The requisites of the 13th section of the act, which prescribes the course to be pursued where lands are to be sold because the taxes are in arrear and unpaid for twelve months, have been observed. The requisites of the 11th section, which prescribes the duty of the collector after the assessment of the tax before he can proceed to distrain for it, have not been observed. The cause depends on this single point — was it the duty of the collector, previous to selling the lands of a non-resident in the manner prescribed by the 13th section of the act to make the publications prescribed in the 11th section?

This will require a consideration of the spirit and intent of the law.

*69 The 9th section makes it the duty of the collector to advertise that the tax has become due and payable, and the times and places at which he will attend for its collection. It is then his duty to apply once at the respective dwellings of those who have failed to attend such places, and there demand the taxes respectively due from them. If the taxes shall not be then paid, or within twenty days thereafter, it is lawful for the collector to proceed to collect the same by distress and sale.

The 11th section prescribes the duty of the collector with respect to lands, &c. not owned, &c. by some person within the collection district wherein the same shall be situated.

Upon receiving lists of such lands, &c. he is to transmit certified copies thereof to the surveyors of the revenue of the assessment districts, respectively, within which such persons respectively reside, whose duty it is to give personal notice of the claim to those who are liable for it. If the tax shall not be paid within a specified time after this notice, it then becomes the duty of the collector to collect the same by distress.

If the residence of the owner of such land be unknown, this section requires certain publications to be made as a substitute for personal notice; after which it is the duty of the collector to proceed to collect the tax by distress in like manner as where a personal demand has been made.
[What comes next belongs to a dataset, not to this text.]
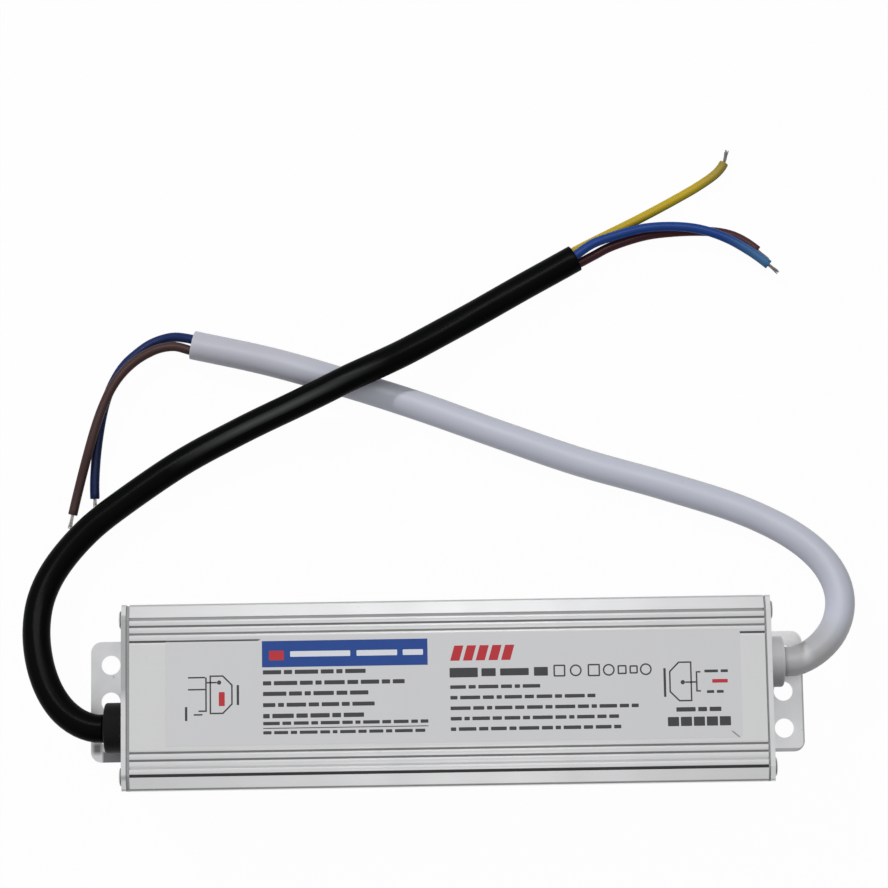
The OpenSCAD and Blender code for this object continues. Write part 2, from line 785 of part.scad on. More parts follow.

The 13th section prescribes the duty of the collector, and the forms to be observed in the sale of land the taxes on which remain unpaid for one year. This section contains no reference to those which preceded it, but marks out the course of the collector in the specific case. It is therefore contended, and the argument has great weight, that if the requisites of this section be complied with, the sale is valid. This opinion is in conformity with the letter of the section; and it is conceded that the intent must be very clear which will justify a connexion of that section with those which precede it, so as to ingraft upon it those acts which must be performed by the collector before he can distrain for taxes. But in this case, when we take the whole statute *70 together, such intent is believed to be sufficiently apparent.

There is, throughout the act, an obvious anxiety in the legislature to avoid coercive means of collection, unless such means should be necessary; and to give every owner of lands the most full information of the sum for which he was liable, and to afford him the most easy opportunity to pay it. Thus the accruing of the tax is to be advertised, and the times and places at which the collector will attend to receive it. A personal demand at the dwelling houses of those who have neglected to attend to this notice must then be made, a reasonable time before the collector can collect the tax by distress. Where lands are owned by non-residents whose places of residence are known, this personal notice is still required; and where their residence is unknown, certain publications are substituted for and deemed equivalent to personal notice and demand. In each case, it is made the duty of the collector to proceed to collect the tax by distress and sale.

From this view of the law it is inferred, not only that the legislature was anxious to avoid coercive means of collection, but has also manifested a solicitude to collect the tax by distress and sale of personal property rather than by a sale of the land itself. That all the means of collection prescribed in the act must have been tried, and must have failed before a sale of the land can be made. The duty of the collector to make a personal demand from the resident owner of lands, and to make those publications which the law substitutes for a personal demand where the residence of the owner is unknown, does not depend on the fact that personal property is or is not on the land from which the tax may be levied by distress. It is his duty to proceed in the manner prescribed in the 9th and 11th sections in every case. After having so proceeded, it is his positive duty to levy the tax by distress, if property liable to distress can be found. If, notwithstanding the proceedings directed in the 9th and 11th sections, the tax shall remain one year unpaid, it is to be raised by a sale of the land. It appears to the Court that the 13th section pre-supposes every thing enjoined in the 9th and 11th sections to have been performed, and that the validity of the *71 sale of land owned by a non-resident, made by the collector for the non-payment of taxes must depend not only on his having made the publications required in the 13th section, but on his having made those also which are required in the 11th section. Those publications not having been made in this case, it is the opinion of the majority of this Court that the sale is void, and that the judge of the District Court committed no error in giving this instruction to the jury. The judgment is affirmed with costs.